Chapter 24 of the General Statutes governs lending transactions by setting maximum rates for interest and other fees and charges. Plaintiffs assert Chase charged a usurious origination fee in violation of N.C.G.S. § 24-14(f), which limits fees for certain secondary real [140]*140property loans to a maximum of two percent of the loan amount. N.C.G.S. § 24-14(f) (2005). The statute of limitations for a claim under the usury statutes is two years. Id. § 1-53(2), (3) (2005). Thus, plaintiffs are required to show that within two years of filing their complaint defendant charged or plaintiffs paid a usurious fee. Plaintiffs cannot do so, and as a result the statute of limitations bars plaintiffs’ claims.

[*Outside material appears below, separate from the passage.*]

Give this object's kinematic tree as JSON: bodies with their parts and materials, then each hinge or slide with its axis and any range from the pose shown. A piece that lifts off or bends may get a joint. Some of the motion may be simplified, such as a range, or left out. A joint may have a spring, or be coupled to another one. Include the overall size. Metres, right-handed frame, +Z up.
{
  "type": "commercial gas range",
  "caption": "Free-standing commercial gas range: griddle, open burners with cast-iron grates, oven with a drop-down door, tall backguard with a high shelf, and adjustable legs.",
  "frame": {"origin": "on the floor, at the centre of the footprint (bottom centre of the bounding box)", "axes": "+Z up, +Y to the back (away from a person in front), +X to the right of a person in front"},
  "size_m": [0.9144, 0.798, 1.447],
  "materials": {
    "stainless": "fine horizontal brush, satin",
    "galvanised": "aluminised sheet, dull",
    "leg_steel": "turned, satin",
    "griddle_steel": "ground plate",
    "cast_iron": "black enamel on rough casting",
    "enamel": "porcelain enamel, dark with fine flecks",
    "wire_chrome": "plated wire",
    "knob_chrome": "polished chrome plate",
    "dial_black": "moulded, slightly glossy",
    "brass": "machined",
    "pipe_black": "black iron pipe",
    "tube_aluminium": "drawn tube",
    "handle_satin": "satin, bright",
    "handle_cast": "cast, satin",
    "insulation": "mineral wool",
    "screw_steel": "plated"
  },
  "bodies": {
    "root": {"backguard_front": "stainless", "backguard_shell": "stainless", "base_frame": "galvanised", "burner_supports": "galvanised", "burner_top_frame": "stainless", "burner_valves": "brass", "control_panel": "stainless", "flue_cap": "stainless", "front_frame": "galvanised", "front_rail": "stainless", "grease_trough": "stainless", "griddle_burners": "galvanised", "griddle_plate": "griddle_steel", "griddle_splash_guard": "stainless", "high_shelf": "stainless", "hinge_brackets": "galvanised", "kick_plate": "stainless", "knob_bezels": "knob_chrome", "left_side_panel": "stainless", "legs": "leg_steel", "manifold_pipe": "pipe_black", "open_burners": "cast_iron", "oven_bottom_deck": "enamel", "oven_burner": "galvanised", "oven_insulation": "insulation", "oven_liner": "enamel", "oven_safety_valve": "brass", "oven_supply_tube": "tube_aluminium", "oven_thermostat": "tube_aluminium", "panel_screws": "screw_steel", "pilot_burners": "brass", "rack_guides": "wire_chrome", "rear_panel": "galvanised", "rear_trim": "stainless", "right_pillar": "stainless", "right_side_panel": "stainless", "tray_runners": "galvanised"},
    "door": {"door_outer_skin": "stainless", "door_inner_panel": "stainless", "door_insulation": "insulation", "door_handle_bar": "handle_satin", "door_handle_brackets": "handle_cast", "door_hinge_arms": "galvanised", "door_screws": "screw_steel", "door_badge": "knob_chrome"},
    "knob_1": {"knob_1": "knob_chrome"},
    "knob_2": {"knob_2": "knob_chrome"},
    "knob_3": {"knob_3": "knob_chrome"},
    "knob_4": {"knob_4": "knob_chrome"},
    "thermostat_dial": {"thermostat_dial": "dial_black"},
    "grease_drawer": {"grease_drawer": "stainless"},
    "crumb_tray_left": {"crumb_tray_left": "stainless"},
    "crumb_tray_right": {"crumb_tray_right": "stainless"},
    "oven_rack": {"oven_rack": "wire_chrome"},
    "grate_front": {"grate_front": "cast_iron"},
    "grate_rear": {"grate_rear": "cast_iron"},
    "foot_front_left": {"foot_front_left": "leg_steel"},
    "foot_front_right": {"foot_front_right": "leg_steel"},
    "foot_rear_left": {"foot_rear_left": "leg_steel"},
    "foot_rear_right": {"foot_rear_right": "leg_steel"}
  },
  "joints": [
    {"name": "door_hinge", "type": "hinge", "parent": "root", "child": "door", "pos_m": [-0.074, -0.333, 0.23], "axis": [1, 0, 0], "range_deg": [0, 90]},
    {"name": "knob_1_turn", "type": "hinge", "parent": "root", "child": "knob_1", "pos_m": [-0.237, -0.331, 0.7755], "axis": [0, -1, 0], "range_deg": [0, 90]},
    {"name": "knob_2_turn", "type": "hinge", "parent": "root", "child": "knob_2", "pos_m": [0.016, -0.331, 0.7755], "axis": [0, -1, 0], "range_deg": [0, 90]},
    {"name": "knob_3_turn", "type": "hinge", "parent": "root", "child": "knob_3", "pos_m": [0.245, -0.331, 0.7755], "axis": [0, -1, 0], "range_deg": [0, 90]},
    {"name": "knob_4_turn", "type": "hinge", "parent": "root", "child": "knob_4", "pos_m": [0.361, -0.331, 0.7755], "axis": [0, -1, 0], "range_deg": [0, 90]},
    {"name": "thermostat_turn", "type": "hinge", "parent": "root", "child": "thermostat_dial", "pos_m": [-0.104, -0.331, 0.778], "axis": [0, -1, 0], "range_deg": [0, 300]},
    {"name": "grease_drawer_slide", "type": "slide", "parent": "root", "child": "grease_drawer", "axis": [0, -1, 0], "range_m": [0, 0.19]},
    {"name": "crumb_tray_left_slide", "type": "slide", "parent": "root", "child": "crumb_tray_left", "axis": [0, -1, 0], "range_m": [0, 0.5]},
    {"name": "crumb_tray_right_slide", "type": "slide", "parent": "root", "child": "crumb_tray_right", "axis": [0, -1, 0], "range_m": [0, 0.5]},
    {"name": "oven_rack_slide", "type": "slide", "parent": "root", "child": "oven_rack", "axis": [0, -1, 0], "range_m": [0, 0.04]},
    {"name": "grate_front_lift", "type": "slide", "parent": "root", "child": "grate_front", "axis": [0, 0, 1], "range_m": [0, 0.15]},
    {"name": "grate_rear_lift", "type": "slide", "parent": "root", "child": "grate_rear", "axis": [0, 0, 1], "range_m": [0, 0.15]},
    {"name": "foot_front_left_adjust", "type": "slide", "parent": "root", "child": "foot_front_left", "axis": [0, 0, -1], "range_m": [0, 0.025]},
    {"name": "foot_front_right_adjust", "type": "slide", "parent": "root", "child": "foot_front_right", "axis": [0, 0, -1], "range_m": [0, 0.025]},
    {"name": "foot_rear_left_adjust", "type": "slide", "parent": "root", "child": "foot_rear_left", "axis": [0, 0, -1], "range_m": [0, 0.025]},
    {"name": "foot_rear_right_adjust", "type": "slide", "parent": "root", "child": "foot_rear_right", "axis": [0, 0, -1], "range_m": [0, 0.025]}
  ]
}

It appears plaintiffs did pay a usurious origination fee in excess of two percent of the loan’s value. However, the statute of limitations necessitated that plaintiffs file their claim within two years of paying the fee at closing. Attempting to circumvent the statute of limitations, plaintiffs argue that by paying the fee charged at closing out of loan proceeds they essentially rolled the fee into the loan and are paying part of the usurious fee each time they make a loan payment. Therefore, plaintiffs assert they are entitled to recover for any partial payments of the usurious fee they made within two years of filing their complaint plus all partial payments of the usurious fee made since the filing of the complaint.

Plaintiffs’ argument is not sound. The origination fee was not added to the loan amount, but was deducted from the proceeds that plaintiffs received after they obtained their loan. All the fees in question were “fully earned” when the loan was made, N.C.G.S. § 24-14(f), and were charged, paid, and received at closing as a prerequisite for obtaining the loan. Although plaintiffs could have paid the origination fee by cash, check, or credit card, they opted to have the full amount of the fee subtracted from the proceeds they received at closing. Regardless of the manner in which the origination fee was or could have been paid, plaintiffs’ monthly payments were and are calculated solely based on the principal and interest on a $16,500.00 loan for a fifteen year term. The manner in which the origination fee was or could have been paid at closing almost five years before plaintiffs filed their complaint is irrelevant and cannot support extension of the statute of limitations on plaintiffs’ claims for usurious origination fees.

Although not controlling upon this Court, federal case law interpreting North Carolina’s usury statutes reaches the same conclusion. See Faircloth v. Nat’l Home Loan Corp., 313 F. Supp. 2d 544, 553 (M.D.N.C. 2003) (mem.), aff’d per curiam, 87 F. App’x 314 (4th Cir. 2004) (unpublished). In a case with facts similar to the case sub judice, the court in Faircloth held that the statute of limitations [141]*141began to run at closing because “all the ‘actions’ Plaintiff attributes to [defendants] are but one action which occurred at the closing of Plaintiffs loan rather than a series of wrongs perpetrated continually.” Id.

The cases on which plaintiffs rely do not overcome the fatal flaw in their argument. The loans in Henderson v. Security Mortgage & Finance Co. and Hollowell v. Southern Building & Loan Ass’n were subject to statutory limitations on interest rates, not origination fees. Henderson, 273 N.C. 253, 263, 160 S.E.2d 39, 46-7 (1968); Hollowell, 120 N.C. 196, 197-98, 120 N.C. 286, 287, 26 S.E. 781, 781 (1897).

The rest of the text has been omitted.